STORED DATA =
-=-=-=-=-

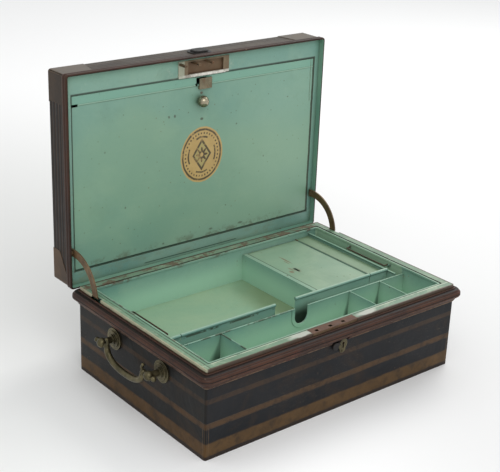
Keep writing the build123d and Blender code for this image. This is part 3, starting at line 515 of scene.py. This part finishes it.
    # four arcs at the sides
    arcs = g.mul(g.band(rr_, 0.60, 0.665, 0.012), g.step(g.math("COSINE", g.mul(ang, 4.0)), -0.25, -0.05))
    leaf = g.mul(g.band(rr_, 0.52, 0.70, 0.03), g.inv(g.step(g.ab(g.math("SINE", g.mul(ang, 2.0))), 0.10, 0.5)))
    ink = g.mx(g.mx(ring, rope), g.mx(g.mul(loz, g.inv(loz_in)), g.mx(g.mul(ros, g.inv(hub)), g.inv(g.inv(arcs)))))
    wornp = g.step(g.noise(95.0, 7.0, 0.75, 0.3, g.shift(v=(1, 6, 6))), 0.36, 0.50)
    col = g.mix(g.mul(g.mul(ink, oval), g.add(0.25, g.mul(wornp, 0.68))), col, dark)
    teal = g.mul(g.mul(loz_in, g.inv(g.step(g.sub(pet, r), -0.05, -0.02))), oval)
    col = g.mix(g.mul(teal, 0.45), col, lin(138, 150, 98))
    lift = g.mul(oval, g.step(g.noise(75.0, 7.0, 0.75, 0.4, g.shift(v=(5, 5, 1))), 0.66, 0.70))
    col = g.mix(g.mul(lift, 0.8), col, lin(120, 160, 138))
    # marks in the paint
    for (mx_, my_, rx, rz, k) in ((0.001, 0.191, 0.0024, 0.0016, 0.8), (-0.043, 0.201, 0.0016, 0.0022, 0.75), (-0.052, 0.201, 0.0014, 0.0016, 0.7),
                                 (0.060, 0.175, 0.0012, 0.0012, 0.6), (-0.120, 0.090, 0.0012, 0.0015, 0.6), (0.110, 0.120, 0.0010, 0.0012, 0.55),
                                 (0.045, 0.060, 0.0012, 0.0009, 0.6), (0.150, 0.200, 0.0013, 0.0010, 0.6), (-0.150, 0.170, 0.0011, 0.0014, 0.5),
                                 (0.072, 0.028, 0.0040, 0.0016, 0.6), (0.020, 0.030, 0.0030, 0.0014, 0.6), (-0.06, 0.026, 0.0018, 0.0012, 0.6)):
        s = g.mul(g.spot(mx_, YE + 0.008, ZR + my_, rx, 0.02, rz, 0.30, 300.0), front)
        col = g.mix(g.mul(s, k), col, lin(66, 66, 50))
    # rust round the latch window and along the free edges
    for (mx_, my_, rx, rz, k) in ((-0.0005, 0.2265, 0.0022, 0.0016, 0.8), (-0.010, 0.2495, 0.003, 0.0012, 0.8), (0.008, 0.2435, 0.0012, 0.004, 0.5)):
        s = g.spot(mx_, YE + 0.008, ZR + my_, rx, 0.02, rz, 0.35, 260.0)
        col = g.mix(g.mul(s, k), col, lin(84, 62, 42))
    low = g.mul(g.inv(g.step(dy, 0.022, 0.034)), g.step(g.noise(70.0, 6.0, 0.7), 0.50, 0.62))
    col = g.mix(g.mul(low, 0.5), col, lin(84, 80, 58))
    return col, rough, nrm


def painted_fill_low(g, col, k=0.7):
    """painted light: upright faces low inside the tray are painted lighter, against the shade there"""
    side = g.inv(g.step(g.ab(g.nz), 0.3, 0.6))
    f = g.mul(side, g.inv(g.step(g.z, 0.080, 0.113)))
    return g.mix(g.mul(f, k), col, lin(172, 214, 186))


def wall_extra(g, col, rough, nrm):
    # painted light: the upright faces low inside the tray are lightened
    intray = g.mul(g.step(g.z, 0.0665, 0.0670), g.inv(g.step(g.ab(g.y), 0.1205, 0.1210)))
    col = g.mix(intray, col, painted_fill_low(g, col, 0.75))
    # painted shadow where the dividers meet the cross wall, wider toward the floor
    fy = g.mul(g.step(g.ab(g.ny), 0.5, 0.8), g.band(g.y, -0.0580, -0.0545, 0.0002))
    low = g.inv(g.step(g.z, 0.066, 0.107))
    for x_, w_, k_ in ((-0.1229, 0.021, 0.92), (0.0881, 0.010, 0.80), (0.1436, 0.010, 0.80)):
        wd = g.add(0.0012, g.mul(low, w_))
        u_ = g.math("DIVIDE", g.sub(x_ + 0.0003, g.x), wd)
        m_ = g.mul(g.inv(g.step(u_, 0.35, 1.0)), g.step(u_, -0.05, 0.0))
        col = g.mix(g.mul(g.mul(g.mul(m_, fy), g.add(0.35, g.mul(low, 0.65))), k_), col, lin(16, 30, 20))
    # the channel between the cross walls is in deep shade behind the notch
    ch_ = g.mul(g.mul(g.band(g.y, -0.0412, -0.0390, 0.0002), g.step(g.ny, -0.5, -0.8)), g.band(g.x, -0.028, 0.046, 0.010))
    col = g.mix(g.mul(g.mul(ch_, g.inv(g.step(g.z, 0.086, 0.1065))), 0.93), col, lin(12, 20, 13))
    # chipped upper edge of the cross wall
    top = g.mul(g.step(g.z, 0.1052, 0.1058), g.inv(g.step(g.z, 0.1078, 0.1082)))
    cn = g.noise(44.0, 6.0, 0.7, 0.3, g.shift(v=(2, 7, 7)))
    lf = g.inv(g.step(g.x, -0.06, 0.02))
    col = g.mix(g.mul(g.mul(g.mul(top, lf), g.step(cn, 0.47, 0.53)), 0.8), col, lin(62, 66, 48))
    # rolled tops: shaded under the roll
    hem = g.mul(g.band(g.z, 0.1086, 0.1102, 0.0003), g.inv(g.step(g.ab(g.nz), 0.5, 0.7)))
    col = g.mix(g.mul(hem, 0.65), col, lin(52, 76, 60))
    return col, rough, nrm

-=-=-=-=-

INSTRUCTIONS TO FOLLOW =
Return all the data above once more, precisely as given.

ANSWER IN FULL =
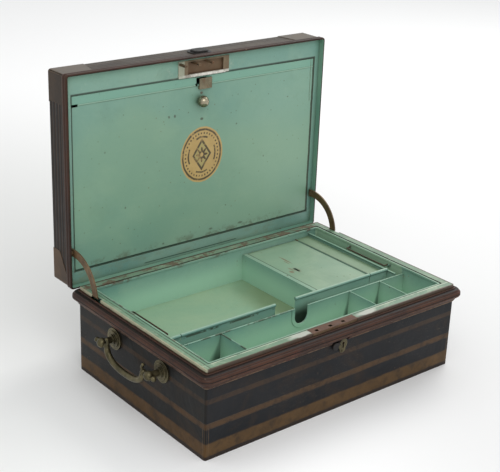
Keep writing the build123d and Blender code for this image. This is part 3, starting at line 515 of scene.py. This part finishes it.
    # four arcs at the sides
    arcs = g.mul(g.band(rr_, 0.60, 0.665, 0.012), g.step(g.math("COSINE", g.mul(ang, 4.0)), -0.25, -0.05))
    leaf = g.mul(g.band(rr_, 0.52, 0.70, 0.03), g.inv(g.step(g.ab(g.math("SINE", g.mul(ang, 2.0))), 0.10, 0.5)))
    ink = g.mx(g.mx(ring, rope), g.mx(g.mul(loz, g.inv(loz_in)), g.mx(g.mul(ros, g.inv(hub)), g.inv(g.inv(arcs)))))
    wornp = g.step(g.noise(95.0, 7.0, 0.75, 0.3, g.shift(v=(1, 6, 6))), 0.36, 0.50)
    col = g.mix(g.mul(g.mul(ink, oval), g.add(0.25, g.mul(wornp, 0.68))), col, dark)
    teal = g.mul(g.mul(loz_in, g.inv(g.step(g.sub(pet, r), -0.05, -0.02))), oval)
    col = g.mix(g.mul(teal, 0.45), col, lin(138, 150, 98))
    lift = g.mul(oval, g.step(g.noise(75.0, 7.0, 0.75, 0.4, g.shift(v=(5, 5, 1))), 0.66, 0.70))
    col = g.mix(g.mul(lift, 0.8), col, lin(120, 160, 138))
    # marks in the paint
    for (mx_, my_, rx, rz, k) in ((0.001, 0.191, 0.0024, 0.0016, 0.8), (-0.043, 0.201, 0.0016, 0.0022, 0.75), (-0.052, 0.201, 0.0014, 0.0016, 0.7),
                                 (0.060, 0.175, 0.0012, 0.0012, 0.6), (-0.120, 0.090, 0.0012, 0.0015, 0.6), (0.110, 0.120, 0.0010, 0.0012, 0.55),
                                 (0.045, 0.060, 0.0012, 0.0009, 0.6), (0.150, 0.200, 0.0013, 0.0010, 0.6), (-0.150, 0.170, 0.0011, 0.0014, 0.5),
                                 (0.072, 0.028, 0.0040, 0.0016, 0.6), (0.020, 0.030, 0.0030, 0.0014, 0.6), (-0.06, 0.026, 0.0018, 0.0012, 0.6)):
        s = g.mul(g.spot(mx_, YE + 0.008, ZR + my_, rx, 0.02, rz, 0.30, 300.0), front)
        col = g.mix(g.mul(s, k), col, lin(66, 66, 50))
    # rust round the latch window and along the free edges
    for (mx_, my_, rx, rz, k) in ((-0.0005, 0.2265, 0.0022, 0.0016, 0.8), (-0.010, 0.2495, 0.003, 0.0012, 0.8), (0.008, 0.2435, 0.0012, 0.004, 0.5)):
        s = g.spot(mx_, YE + 0.008, ZR + my_, rx, 0.02, rz, 0.35, 260.0)
        col = g.mix(g.mul(s, k), col, lin(84, 62, 42))
    low = g.mul(g.inv(g.step(dy, 0.022, 0.034)), g.step(g.noise(70.0, 6.0, 0.7), 0.50, 0.62))
    col = g.mix(g.mul(low, 0.5), col, lin(84, 80, 58))
    return col, rough, nrm


def painted_fill_low(g, col, k=0.7):
    """painted light: upright faces low inside the tray are painted lighter, against the shade there"""
    side = g.inv(g.step(g.ab(g.nz), 0.3, 0.6))
    f = g.mul(side, g.inv(g.step(g.z, 0.080, 0.113)))
    return g.mix(g.mul(f, k), col, lin(172, 214, 186))


def wall_extra(g, col, rough, nrm):
    # painted light: the upright faces low inside the tray are lightened
    intray = g.mul(g.step(g.z, 0.0665, 0.0670), g.inv(g.step(g.ab(g.y), 0.1205, 0.1210)))
    col = g.mix(intray, col, painted_fill_low(g, col, 0.75))
    # painted shadow where the dividers meet the cross wall, wider toward the floor
    fy = g.mul(g.step(g.ab(g.ny), 0.5, 0.8), g.band(g.y, -0.0580, -0.0545, 0.0002))
    low = g.inv(g.step(g.z, 0.066, 0.107))
    for x_, w_, k_ in ((-0.1229, 0.021, 0.92), (0.0881, 0.010, 0.80), (0.1436, 0.010, 0.80)):
        wd = g.add(0.0012, g.mul(low, w_))
        u_ = g.math("DIVIDE", g.sub(x_ + 0.0003, g.x), wd)
        m_ = g.mul(g.inv(g.step(u_, 0.35, 1.0)), g.step(u_, -0.05, 0.0))
        col = g.mix(g.mul(g.mul(g.mul(m_, fy), g.add(0.35, g.mul(low, 0.65))), k_), col, lin(16, 30, 20))
    # the channel between the cross walls is in deep shade behind the notch
    ch_ = g.mul(g.mul(g.band(g.y, -0.0412, -0.0390, 0.0002), g.step(g.ny, -0.5, -0.8)), g.band(g.x, -0.028, 0.046, 0.010))
    col = g.mix(g.mul(g.mul(ch_, g.inv(g.step(g.z, 0.086, 0.1065))), 0.93), col, lin(12, 20, 13))
    # chipped upper edge of the cross wall
    top = g.mul(g.step(g.z, 0.1052, 0.1058), g.inv(g.step(g.z, 0.1078, 0.1082)))
    cn = g.noise(44.0, 6.0, 0.7, 0.3, g.shift(v=(2, 7, 7)))
    lf = g.inv(g.step(g.x, -0.06, 0.02))
    col = g.mix(g.mul(g.mul(g.mul(top, lf), g.step(cn, 0.47, 0.53)), 0.8), col, lin(62, 66, 48))
    # rolled tops: shaded under the roll
    hem = g.mul(g.band(g.z, 0.1086, 0.1102, 0.0003), g.inv(g.step(g.ab(g.nz), 0.5, 0.7)))
    col = g.mix(g.mul(hem, 0.65), col, lin(52, 76, 60))
    return col, rough, nrm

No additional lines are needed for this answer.